-- start of Excerpted records --
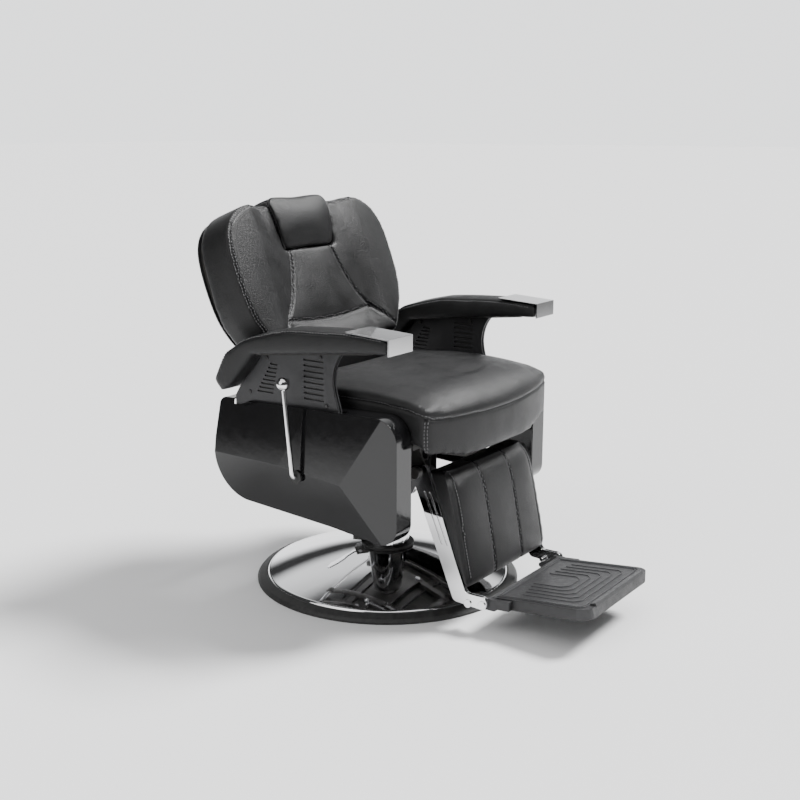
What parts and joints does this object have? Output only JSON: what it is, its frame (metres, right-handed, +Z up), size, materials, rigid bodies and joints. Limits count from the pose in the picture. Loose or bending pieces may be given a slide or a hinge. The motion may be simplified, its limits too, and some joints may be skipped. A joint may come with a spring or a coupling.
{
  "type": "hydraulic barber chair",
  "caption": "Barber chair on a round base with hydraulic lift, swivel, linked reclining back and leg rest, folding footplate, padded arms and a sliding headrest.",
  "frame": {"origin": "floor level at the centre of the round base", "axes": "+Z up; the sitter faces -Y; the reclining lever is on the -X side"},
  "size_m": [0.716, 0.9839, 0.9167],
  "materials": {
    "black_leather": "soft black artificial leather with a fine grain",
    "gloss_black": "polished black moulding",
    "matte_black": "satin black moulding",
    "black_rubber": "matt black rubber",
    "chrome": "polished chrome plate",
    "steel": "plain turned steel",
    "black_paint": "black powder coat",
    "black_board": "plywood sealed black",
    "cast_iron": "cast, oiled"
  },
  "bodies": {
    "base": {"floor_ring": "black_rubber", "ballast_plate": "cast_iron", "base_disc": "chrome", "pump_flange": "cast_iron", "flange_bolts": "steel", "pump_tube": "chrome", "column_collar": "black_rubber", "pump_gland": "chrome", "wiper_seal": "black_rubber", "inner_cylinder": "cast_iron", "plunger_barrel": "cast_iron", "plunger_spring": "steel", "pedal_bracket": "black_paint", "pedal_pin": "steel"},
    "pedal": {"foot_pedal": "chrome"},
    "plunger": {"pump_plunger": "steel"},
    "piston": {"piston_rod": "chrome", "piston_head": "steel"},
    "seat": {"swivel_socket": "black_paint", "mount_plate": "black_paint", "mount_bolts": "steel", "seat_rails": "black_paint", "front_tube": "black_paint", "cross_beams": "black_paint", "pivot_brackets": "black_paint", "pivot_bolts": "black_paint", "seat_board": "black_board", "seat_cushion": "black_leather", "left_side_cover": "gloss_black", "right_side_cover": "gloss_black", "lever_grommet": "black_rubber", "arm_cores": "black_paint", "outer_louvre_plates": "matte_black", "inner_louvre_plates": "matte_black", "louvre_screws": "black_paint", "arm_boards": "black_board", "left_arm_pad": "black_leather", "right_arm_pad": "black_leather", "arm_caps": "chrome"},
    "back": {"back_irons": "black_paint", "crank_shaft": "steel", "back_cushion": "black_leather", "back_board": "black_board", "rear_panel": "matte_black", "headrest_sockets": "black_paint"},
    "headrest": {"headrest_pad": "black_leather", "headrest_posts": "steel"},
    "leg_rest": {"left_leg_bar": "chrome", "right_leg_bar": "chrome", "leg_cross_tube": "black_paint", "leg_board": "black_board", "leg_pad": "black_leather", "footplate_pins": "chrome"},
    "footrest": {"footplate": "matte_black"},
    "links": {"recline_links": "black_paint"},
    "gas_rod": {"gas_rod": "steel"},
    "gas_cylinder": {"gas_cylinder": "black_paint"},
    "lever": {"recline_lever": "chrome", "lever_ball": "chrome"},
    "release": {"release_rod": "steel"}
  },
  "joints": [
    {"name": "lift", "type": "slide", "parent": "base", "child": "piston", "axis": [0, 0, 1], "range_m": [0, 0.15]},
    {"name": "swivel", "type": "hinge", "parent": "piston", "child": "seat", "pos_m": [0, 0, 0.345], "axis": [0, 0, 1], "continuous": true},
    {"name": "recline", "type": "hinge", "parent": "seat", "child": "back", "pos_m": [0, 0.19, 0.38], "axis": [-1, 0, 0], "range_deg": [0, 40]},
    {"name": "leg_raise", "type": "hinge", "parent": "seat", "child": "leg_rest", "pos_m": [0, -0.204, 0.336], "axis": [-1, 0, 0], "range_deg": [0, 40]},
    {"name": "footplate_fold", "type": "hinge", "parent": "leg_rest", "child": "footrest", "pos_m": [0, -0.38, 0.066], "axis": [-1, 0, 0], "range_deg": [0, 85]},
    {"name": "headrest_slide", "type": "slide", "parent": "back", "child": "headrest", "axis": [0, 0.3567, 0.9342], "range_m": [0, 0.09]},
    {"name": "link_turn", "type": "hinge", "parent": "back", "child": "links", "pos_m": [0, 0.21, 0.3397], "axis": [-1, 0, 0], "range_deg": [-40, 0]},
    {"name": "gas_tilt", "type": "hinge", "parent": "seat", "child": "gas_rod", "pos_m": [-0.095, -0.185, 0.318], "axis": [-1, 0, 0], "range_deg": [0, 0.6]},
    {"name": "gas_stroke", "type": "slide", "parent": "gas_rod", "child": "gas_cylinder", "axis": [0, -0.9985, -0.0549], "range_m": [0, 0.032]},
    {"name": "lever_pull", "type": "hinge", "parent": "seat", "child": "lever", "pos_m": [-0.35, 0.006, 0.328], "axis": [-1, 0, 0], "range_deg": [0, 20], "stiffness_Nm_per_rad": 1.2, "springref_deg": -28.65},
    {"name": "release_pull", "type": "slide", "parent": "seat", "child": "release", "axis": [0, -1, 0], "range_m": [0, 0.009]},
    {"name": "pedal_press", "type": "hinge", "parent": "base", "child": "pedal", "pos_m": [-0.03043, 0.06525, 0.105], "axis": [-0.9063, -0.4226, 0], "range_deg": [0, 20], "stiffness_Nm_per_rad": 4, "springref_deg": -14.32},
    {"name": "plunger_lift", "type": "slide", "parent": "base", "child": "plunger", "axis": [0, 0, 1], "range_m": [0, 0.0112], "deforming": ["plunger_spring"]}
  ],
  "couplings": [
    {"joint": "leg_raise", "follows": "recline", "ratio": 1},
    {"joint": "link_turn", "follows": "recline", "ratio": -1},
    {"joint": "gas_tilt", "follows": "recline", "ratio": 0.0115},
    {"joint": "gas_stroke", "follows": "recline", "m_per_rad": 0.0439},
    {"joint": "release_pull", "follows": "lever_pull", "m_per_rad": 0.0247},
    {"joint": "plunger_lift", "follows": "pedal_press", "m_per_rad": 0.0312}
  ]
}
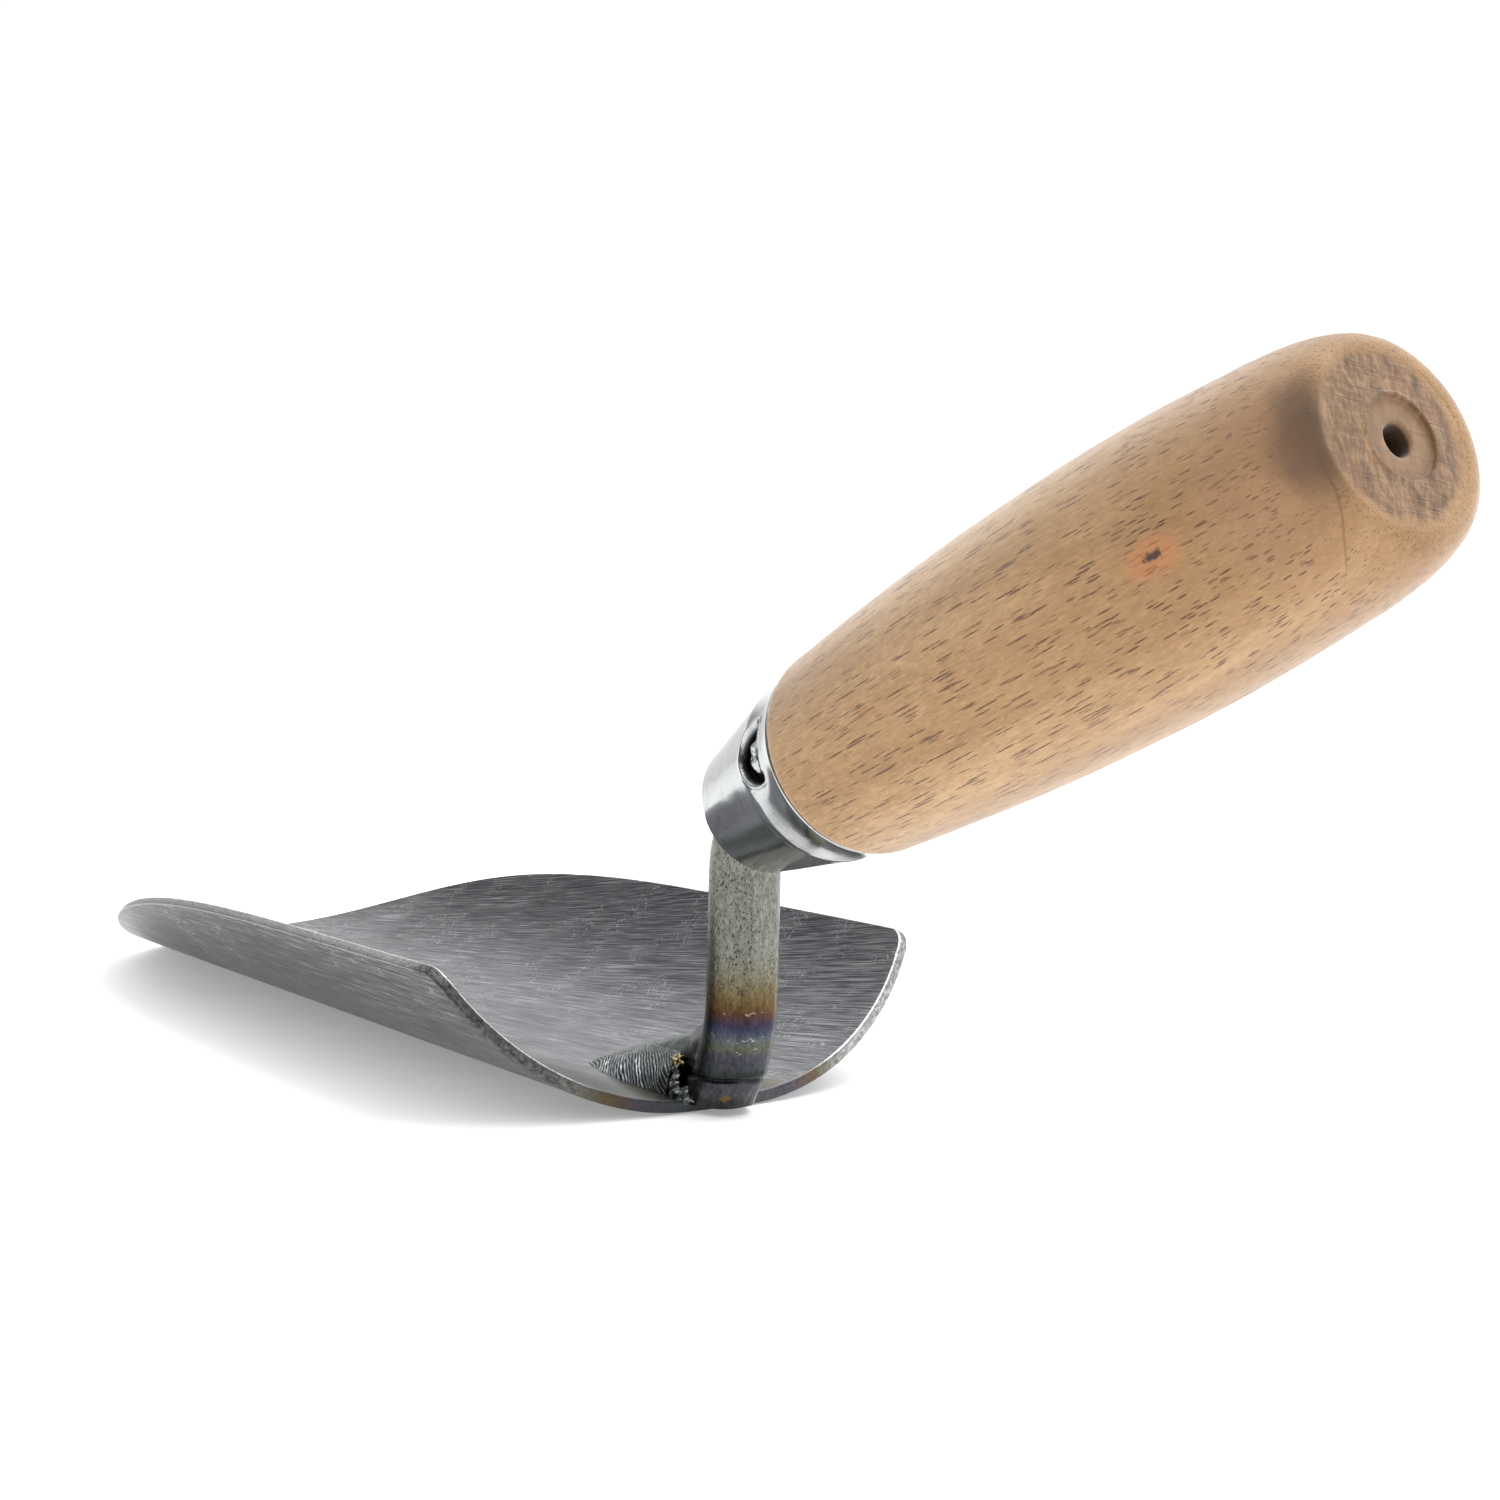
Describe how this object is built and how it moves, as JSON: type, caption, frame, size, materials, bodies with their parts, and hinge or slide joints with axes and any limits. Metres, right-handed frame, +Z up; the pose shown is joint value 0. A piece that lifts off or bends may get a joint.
-- end of Excerpted records --
● Your instructions: Which lines contain "JSON"? Copy each of them.

● Response to the task:
What parts and joints does this object have? Output only JSON: what it is, its frame (metres, right-handed, +Z up), size, materials, rigid bodies and joints. Limits count from the pose in the picture. Loose or bending pieces may be given a slide or a hinge. The motion may be simplified, its limits too, and some joints may be skipped. A joint may come with a spring or a coupling.
Describe how this object is built and how it moves, as JSON: type, caption, frame, size, materials, bodies with their parts, and hinge or slide joints with axes and any limits. Metres, right-handed frame, +Z up; the pose shown is joint value 0. A piece that lifts off or bends may get a joint.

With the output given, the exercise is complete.